▶ [Raw records]
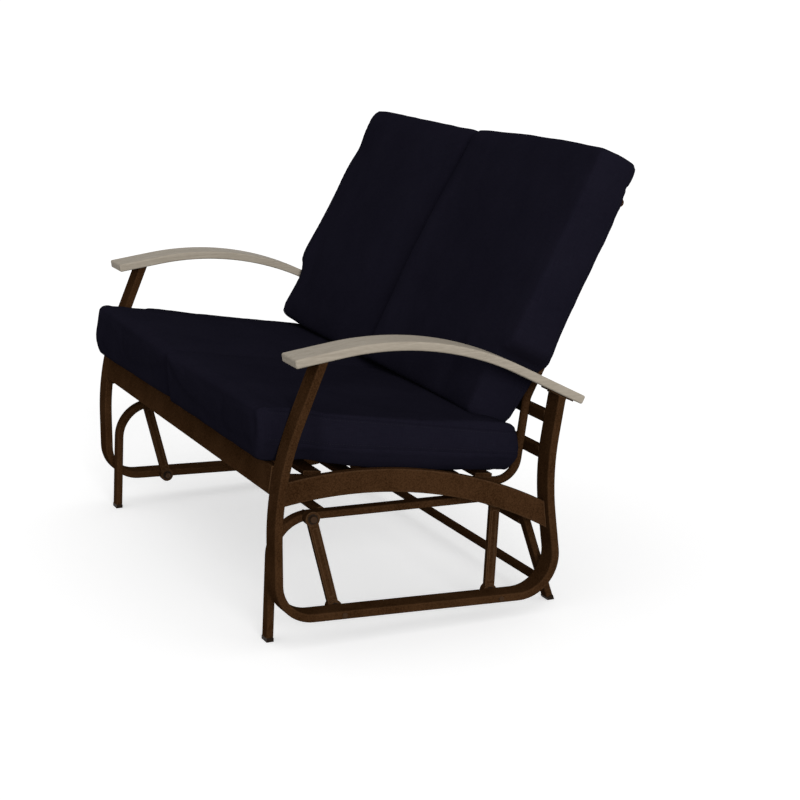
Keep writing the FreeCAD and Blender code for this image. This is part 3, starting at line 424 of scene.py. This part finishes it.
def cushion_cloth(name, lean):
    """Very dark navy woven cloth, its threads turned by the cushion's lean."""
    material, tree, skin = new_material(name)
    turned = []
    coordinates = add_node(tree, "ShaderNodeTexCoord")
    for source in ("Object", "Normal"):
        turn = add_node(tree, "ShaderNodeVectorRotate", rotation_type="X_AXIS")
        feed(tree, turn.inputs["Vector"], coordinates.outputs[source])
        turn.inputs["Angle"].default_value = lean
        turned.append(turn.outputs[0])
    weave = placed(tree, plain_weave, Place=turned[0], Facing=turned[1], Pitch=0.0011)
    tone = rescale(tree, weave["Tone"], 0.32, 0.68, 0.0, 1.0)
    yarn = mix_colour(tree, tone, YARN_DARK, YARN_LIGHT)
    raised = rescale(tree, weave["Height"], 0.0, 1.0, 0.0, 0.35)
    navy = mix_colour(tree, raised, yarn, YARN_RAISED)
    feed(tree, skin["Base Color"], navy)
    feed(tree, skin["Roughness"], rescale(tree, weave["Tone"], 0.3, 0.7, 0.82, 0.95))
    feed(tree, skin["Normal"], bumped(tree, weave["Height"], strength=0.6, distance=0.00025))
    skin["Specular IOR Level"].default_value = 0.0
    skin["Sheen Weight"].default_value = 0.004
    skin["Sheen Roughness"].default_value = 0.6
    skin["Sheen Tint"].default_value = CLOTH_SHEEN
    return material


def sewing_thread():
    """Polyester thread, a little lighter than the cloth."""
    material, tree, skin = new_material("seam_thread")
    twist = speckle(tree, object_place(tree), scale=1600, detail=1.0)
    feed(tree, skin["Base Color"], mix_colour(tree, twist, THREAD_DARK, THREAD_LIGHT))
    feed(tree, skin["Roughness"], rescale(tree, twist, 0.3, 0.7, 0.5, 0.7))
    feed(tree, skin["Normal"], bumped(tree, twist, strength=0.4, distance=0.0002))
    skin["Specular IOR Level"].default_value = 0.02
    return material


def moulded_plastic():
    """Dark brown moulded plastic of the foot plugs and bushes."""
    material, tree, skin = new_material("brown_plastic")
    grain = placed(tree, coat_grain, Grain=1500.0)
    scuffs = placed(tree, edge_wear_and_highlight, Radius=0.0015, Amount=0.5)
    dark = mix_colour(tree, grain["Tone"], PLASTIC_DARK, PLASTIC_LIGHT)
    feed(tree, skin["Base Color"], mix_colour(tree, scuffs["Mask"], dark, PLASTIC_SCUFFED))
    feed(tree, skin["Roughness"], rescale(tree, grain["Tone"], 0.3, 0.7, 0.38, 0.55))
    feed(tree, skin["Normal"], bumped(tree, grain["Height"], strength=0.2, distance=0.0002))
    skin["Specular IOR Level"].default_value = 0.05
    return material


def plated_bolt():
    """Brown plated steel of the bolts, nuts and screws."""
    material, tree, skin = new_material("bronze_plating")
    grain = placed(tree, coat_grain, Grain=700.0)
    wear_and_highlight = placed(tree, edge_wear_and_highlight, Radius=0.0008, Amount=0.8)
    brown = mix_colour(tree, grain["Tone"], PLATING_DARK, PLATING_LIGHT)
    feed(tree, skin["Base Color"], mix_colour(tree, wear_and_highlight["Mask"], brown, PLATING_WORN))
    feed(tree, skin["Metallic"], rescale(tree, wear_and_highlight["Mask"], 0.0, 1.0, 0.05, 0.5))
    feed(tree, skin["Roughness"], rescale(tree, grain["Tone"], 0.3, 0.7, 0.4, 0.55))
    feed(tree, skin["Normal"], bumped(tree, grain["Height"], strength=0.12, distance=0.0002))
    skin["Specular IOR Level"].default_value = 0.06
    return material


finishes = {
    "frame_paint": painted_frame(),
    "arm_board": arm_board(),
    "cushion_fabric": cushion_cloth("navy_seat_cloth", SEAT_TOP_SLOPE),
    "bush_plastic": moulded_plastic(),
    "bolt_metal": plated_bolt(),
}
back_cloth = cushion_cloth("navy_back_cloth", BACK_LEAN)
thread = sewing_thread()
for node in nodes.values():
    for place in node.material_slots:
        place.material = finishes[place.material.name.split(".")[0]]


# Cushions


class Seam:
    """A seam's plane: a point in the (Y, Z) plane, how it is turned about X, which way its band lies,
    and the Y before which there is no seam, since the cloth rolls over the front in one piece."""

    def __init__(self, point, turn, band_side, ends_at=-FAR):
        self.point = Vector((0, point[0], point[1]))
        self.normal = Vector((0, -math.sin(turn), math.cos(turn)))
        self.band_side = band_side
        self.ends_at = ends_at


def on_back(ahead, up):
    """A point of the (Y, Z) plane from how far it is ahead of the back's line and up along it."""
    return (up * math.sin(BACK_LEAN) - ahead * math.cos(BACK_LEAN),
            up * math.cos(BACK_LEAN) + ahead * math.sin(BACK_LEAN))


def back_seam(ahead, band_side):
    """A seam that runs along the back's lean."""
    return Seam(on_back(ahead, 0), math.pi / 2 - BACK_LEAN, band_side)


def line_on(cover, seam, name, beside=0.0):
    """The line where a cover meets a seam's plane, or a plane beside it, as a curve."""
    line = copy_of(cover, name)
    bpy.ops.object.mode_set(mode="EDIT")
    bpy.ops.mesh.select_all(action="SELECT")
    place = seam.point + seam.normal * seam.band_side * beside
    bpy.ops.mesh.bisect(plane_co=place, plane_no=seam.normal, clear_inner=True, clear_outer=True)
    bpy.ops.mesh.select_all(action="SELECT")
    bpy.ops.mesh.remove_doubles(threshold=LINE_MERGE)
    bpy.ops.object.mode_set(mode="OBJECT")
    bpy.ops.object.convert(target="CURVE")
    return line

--

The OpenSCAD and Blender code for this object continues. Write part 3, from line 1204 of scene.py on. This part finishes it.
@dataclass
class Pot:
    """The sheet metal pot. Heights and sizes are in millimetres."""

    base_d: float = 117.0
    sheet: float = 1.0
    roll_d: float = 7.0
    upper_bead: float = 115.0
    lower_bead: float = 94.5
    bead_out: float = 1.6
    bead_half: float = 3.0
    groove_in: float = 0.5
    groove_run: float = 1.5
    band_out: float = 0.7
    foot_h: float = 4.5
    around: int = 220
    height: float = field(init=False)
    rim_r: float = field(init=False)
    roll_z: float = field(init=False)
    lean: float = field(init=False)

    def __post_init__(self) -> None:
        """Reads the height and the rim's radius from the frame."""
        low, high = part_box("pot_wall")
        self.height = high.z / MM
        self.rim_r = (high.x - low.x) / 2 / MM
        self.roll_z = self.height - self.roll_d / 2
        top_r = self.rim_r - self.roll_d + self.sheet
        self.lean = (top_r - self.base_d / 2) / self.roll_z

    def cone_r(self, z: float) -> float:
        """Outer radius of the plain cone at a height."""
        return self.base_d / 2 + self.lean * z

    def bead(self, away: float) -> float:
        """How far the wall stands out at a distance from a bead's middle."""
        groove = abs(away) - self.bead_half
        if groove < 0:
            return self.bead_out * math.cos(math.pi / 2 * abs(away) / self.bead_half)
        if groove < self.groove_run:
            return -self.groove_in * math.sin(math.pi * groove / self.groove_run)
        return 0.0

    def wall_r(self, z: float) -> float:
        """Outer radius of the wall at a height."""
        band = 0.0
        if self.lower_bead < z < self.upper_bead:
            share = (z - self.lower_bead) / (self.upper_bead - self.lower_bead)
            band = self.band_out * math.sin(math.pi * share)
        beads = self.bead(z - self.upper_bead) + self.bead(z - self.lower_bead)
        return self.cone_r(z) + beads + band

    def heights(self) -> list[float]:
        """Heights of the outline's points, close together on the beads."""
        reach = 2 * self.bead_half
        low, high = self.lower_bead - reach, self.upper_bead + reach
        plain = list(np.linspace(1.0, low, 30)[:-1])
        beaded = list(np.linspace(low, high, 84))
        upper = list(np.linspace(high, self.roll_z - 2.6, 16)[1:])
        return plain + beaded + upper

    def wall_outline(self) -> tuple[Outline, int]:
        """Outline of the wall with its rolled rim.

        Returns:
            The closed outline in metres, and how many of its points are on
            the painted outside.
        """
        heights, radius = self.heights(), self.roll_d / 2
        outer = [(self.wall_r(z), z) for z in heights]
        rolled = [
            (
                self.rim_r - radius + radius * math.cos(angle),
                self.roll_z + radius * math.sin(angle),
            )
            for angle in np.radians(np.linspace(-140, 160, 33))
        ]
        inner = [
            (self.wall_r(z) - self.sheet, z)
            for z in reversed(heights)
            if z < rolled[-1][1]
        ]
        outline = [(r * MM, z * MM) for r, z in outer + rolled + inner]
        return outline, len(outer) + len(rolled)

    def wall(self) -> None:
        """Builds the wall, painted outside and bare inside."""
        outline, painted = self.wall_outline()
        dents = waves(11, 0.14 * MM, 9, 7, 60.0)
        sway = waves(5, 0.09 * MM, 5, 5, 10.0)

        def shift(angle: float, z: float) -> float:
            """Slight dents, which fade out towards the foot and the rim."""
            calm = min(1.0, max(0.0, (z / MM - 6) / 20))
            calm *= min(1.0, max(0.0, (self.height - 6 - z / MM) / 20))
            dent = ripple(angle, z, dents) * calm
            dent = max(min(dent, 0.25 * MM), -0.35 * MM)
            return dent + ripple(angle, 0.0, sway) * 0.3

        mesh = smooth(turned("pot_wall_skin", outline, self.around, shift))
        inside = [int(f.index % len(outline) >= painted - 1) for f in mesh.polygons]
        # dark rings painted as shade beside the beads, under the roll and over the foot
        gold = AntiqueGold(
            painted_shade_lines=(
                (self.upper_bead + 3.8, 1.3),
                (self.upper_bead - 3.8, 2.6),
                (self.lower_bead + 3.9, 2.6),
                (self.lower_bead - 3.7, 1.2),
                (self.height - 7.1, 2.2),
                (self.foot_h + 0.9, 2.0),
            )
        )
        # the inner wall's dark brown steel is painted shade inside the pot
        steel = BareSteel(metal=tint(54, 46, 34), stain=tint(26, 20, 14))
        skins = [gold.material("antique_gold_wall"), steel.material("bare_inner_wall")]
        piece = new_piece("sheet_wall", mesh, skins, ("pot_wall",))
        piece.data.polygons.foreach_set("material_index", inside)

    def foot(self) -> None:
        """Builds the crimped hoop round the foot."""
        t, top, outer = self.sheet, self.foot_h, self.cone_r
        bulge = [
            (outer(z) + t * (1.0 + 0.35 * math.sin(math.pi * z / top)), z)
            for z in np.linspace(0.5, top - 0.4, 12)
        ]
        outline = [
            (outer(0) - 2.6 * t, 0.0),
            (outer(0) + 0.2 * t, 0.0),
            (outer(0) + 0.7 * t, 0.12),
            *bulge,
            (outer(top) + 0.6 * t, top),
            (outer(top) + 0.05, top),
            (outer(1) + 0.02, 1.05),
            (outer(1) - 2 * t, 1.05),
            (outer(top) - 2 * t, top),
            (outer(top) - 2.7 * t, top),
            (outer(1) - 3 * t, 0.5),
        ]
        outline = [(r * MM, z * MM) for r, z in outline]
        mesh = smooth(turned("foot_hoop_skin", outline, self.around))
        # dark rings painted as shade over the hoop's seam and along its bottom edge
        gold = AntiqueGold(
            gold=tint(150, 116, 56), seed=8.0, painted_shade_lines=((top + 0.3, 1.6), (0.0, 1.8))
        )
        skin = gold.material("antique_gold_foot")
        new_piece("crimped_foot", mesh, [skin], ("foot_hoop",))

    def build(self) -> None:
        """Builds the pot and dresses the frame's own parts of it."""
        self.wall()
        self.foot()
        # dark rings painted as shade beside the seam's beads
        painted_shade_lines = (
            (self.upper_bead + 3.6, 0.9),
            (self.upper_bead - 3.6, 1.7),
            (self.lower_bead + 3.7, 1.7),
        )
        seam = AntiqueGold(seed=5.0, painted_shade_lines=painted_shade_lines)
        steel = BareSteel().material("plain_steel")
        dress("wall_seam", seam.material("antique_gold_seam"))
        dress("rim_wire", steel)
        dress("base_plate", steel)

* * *

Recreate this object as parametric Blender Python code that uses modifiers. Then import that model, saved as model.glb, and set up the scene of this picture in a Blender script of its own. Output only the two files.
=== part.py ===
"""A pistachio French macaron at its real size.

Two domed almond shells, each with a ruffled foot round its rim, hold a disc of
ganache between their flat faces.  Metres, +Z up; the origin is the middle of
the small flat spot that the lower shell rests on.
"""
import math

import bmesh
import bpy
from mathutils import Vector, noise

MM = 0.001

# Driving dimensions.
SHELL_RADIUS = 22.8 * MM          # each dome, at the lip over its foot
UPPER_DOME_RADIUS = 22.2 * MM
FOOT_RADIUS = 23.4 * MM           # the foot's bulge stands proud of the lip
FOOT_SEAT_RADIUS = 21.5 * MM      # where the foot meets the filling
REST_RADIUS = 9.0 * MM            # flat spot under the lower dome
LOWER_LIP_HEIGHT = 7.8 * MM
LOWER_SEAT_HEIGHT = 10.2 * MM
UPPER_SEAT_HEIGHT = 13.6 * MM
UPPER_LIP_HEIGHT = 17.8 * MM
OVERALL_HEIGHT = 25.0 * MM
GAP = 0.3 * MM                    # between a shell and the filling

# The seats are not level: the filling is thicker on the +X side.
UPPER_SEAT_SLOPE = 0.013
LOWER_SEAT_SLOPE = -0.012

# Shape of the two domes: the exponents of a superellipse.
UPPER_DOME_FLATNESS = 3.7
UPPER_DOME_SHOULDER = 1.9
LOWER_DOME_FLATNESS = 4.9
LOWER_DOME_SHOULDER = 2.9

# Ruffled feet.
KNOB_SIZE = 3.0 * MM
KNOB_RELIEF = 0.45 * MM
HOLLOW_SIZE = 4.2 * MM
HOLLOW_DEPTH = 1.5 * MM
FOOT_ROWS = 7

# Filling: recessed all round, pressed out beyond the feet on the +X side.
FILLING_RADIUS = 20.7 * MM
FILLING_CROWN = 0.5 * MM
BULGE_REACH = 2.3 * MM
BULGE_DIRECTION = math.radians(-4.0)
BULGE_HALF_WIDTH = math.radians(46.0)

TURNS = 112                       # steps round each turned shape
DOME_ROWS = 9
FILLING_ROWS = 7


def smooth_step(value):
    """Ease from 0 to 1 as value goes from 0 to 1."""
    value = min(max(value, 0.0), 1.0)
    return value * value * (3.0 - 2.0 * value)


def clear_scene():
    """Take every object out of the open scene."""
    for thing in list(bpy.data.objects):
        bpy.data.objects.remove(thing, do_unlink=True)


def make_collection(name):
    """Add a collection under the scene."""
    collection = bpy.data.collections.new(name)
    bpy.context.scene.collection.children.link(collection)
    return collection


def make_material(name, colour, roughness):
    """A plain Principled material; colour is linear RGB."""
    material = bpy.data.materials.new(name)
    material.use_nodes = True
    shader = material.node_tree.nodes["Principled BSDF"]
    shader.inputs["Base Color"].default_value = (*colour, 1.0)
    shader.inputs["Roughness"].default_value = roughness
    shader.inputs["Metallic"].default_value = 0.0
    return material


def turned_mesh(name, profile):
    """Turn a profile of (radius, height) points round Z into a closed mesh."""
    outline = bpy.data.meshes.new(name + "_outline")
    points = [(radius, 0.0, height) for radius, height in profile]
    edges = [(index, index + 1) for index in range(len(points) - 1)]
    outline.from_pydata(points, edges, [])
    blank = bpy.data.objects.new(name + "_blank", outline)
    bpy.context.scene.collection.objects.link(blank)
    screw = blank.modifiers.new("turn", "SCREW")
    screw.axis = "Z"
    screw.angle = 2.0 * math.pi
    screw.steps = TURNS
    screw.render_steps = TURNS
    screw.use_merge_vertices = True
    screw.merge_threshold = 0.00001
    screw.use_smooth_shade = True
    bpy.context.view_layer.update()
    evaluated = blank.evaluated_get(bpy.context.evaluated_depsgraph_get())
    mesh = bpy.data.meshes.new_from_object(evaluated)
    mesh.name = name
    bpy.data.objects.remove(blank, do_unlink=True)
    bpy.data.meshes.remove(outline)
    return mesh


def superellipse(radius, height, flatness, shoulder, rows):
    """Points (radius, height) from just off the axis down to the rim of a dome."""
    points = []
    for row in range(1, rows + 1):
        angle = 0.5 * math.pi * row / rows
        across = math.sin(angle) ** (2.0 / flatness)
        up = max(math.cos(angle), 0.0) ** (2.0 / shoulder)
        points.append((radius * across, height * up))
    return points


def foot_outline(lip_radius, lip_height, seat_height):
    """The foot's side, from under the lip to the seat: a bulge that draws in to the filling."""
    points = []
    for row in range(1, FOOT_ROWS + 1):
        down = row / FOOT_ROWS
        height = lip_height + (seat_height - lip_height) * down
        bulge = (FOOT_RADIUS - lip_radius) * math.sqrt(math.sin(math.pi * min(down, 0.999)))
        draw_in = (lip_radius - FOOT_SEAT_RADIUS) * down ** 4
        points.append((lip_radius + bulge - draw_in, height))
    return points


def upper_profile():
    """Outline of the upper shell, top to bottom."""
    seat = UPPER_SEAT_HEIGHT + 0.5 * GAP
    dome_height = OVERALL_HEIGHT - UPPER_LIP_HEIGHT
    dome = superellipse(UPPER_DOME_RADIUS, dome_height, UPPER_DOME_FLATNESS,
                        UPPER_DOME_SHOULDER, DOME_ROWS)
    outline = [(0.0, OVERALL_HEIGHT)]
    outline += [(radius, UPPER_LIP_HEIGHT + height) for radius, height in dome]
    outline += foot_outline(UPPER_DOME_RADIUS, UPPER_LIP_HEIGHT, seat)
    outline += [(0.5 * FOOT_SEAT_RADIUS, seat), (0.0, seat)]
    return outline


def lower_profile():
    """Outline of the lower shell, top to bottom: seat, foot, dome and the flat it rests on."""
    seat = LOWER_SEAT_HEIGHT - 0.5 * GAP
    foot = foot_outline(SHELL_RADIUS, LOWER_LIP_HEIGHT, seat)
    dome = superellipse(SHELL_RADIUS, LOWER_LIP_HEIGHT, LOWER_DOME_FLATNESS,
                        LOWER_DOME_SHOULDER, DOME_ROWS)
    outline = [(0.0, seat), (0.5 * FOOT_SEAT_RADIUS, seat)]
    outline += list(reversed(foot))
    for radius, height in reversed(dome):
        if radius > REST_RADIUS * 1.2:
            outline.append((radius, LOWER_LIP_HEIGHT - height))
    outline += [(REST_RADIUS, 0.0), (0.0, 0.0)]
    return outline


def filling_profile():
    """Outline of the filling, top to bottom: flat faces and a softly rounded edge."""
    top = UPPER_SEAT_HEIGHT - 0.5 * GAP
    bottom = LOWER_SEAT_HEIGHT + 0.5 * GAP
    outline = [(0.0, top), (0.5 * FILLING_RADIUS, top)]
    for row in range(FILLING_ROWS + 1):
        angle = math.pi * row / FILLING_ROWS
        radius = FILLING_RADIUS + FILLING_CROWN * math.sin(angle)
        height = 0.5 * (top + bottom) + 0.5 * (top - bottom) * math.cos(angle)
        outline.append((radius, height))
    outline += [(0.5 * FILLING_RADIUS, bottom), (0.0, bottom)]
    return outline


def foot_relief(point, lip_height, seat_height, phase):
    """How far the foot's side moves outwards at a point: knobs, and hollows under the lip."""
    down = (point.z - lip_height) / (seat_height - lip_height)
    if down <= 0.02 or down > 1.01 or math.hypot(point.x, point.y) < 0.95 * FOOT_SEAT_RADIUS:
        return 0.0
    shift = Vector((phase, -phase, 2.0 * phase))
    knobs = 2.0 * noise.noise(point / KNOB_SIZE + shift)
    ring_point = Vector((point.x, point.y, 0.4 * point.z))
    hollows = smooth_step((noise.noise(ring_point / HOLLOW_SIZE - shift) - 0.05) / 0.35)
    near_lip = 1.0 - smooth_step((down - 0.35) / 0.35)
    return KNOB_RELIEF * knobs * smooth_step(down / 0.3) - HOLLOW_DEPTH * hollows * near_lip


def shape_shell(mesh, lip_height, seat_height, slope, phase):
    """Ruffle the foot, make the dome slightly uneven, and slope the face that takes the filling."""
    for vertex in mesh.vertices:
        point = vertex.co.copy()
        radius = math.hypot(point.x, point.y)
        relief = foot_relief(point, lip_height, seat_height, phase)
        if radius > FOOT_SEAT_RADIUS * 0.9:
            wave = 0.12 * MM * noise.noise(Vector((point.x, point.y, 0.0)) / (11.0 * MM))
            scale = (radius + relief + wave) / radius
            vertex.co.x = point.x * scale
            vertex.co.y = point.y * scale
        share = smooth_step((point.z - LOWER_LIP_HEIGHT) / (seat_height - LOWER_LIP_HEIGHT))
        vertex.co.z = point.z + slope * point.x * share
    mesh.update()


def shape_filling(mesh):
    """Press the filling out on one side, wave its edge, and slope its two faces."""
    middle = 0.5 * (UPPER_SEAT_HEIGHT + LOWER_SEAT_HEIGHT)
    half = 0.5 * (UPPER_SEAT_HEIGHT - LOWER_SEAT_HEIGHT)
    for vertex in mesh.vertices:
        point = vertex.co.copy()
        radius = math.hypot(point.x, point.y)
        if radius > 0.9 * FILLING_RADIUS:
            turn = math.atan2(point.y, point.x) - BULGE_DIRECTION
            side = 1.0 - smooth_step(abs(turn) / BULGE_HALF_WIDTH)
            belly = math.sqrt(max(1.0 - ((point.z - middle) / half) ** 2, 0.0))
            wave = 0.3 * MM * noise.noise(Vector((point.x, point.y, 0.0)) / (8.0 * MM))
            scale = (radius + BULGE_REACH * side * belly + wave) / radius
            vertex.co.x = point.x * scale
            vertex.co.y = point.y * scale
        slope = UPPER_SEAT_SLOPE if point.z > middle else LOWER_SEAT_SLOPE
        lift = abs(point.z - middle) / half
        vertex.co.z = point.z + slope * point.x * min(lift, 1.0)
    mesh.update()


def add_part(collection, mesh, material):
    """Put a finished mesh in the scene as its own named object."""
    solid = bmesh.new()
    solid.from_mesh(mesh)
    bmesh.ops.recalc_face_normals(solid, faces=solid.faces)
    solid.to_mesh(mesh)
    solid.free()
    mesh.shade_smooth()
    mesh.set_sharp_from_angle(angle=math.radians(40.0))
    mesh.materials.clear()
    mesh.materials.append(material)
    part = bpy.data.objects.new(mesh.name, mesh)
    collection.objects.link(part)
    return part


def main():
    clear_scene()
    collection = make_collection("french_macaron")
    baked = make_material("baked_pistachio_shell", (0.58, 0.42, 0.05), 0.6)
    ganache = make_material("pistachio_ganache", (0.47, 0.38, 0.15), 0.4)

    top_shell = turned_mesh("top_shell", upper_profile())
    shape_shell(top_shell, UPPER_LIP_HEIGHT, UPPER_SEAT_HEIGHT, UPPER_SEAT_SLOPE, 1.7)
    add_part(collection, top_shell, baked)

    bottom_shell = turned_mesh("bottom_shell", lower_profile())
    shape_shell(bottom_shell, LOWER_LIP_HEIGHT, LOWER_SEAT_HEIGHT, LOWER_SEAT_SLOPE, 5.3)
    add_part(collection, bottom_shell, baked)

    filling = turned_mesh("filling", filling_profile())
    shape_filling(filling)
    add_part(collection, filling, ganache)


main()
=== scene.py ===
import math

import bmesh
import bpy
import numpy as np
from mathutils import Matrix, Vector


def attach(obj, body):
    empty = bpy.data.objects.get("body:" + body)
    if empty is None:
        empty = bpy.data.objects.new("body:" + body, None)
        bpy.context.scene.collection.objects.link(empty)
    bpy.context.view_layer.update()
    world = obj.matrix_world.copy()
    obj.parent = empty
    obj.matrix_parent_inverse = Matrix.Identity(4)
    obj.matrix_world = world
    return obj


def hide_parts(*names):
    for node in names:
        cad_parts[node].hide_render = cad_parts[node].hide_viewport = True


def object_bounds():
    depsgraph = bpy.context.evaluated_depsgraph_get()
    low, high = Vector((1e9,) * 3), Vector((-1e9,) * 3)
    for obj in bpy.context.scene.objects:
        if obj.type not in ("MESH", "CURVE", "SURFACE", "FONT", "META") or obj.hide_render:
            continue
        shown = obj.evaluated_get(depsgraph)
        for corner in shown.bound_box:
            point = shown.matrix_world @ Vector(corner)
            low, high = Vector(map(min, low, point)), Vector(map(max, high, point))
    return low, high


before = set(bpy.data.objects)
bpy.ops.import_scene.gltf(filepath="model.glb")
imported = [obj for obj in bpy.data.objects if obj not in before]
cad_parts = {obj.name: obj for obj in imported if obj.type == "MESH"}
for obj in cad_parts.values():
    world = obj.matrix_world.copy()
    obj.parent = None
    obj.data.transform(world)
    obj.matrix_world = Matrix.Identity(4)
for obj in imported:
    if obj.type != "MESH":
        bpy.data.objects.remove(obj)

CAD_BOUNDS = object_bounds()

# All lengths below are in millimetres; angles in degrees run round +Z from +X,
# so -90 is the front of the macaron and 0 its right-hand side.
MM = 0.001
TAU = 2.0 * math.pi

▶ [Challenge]
Quote the lines that begin at the line containing "LOWER_SEAT_HEIGHT, LOWER_SEAT_SLOPE, 5.3)" and end at the line containing "imported = [obj", keeping both of those lines.

▶ [Reply]
    shape_shell(bottom_shell, LOWER_LIP_HEIGHT, LOWER_SEAT_HEIGHT, LOWER_SEAT_SLOPE, 5.3)
    add_part(collection, bottom_shell, baked)

    filling = turned_mesh("filling", filling_profile())
    shape_filling(filling)
    add_part(collection, filling, ganache)


main()
=== scene.py ===
import math

import bmesh
import bpy
import numpy as np
from mathutils import Matrix, Vector


def attach(obj, body):
    empty = bpy.data.objects.get("body:" + body)
    if empty is None:
        empty = bpy.data.objects.new("body:" + body, None)
        bpy.context.scene.collection.objects.link(empty)
    bpy.context.view_layer.update()
    world = obj.matrix_world.copy()
    obj.parent = empty
    obj.matrix_parent_inverse = Matrix.Identity(4)
    obj.matrix_world = world
    return obj


def hide_parts(*names):
    for node in names:
        cad_parts[node].hide_render = cad_parts[node].hide_viewport = True


def object_bounds():
    depsgraph = bpy.context.evaluated_depsgraph_get()
    low, high = Vector((1e9,) * 3), Vector((-1e9,) * 3)
    for obj in bpy.context.scene.objects:
        if obj.type not in ("MESH", "CURVE", "SURFACE", "FONT", "META") or obj.hide_render:
            continue
        shown = obj.evaluated_get(depsgraph)
        for corner in shown.bound_box:
            point = shown.matrix_world @ Vector(corner)
            low, high = Vector(map(min, low, point)), Vector(map(max, high, point))
    return low, high


before = set(bpy.data.objects)
bpy.ops.import_scene.gltf(filepath="model.glb")
imported = [obj for obj in bpy.data.objects if obj not in before]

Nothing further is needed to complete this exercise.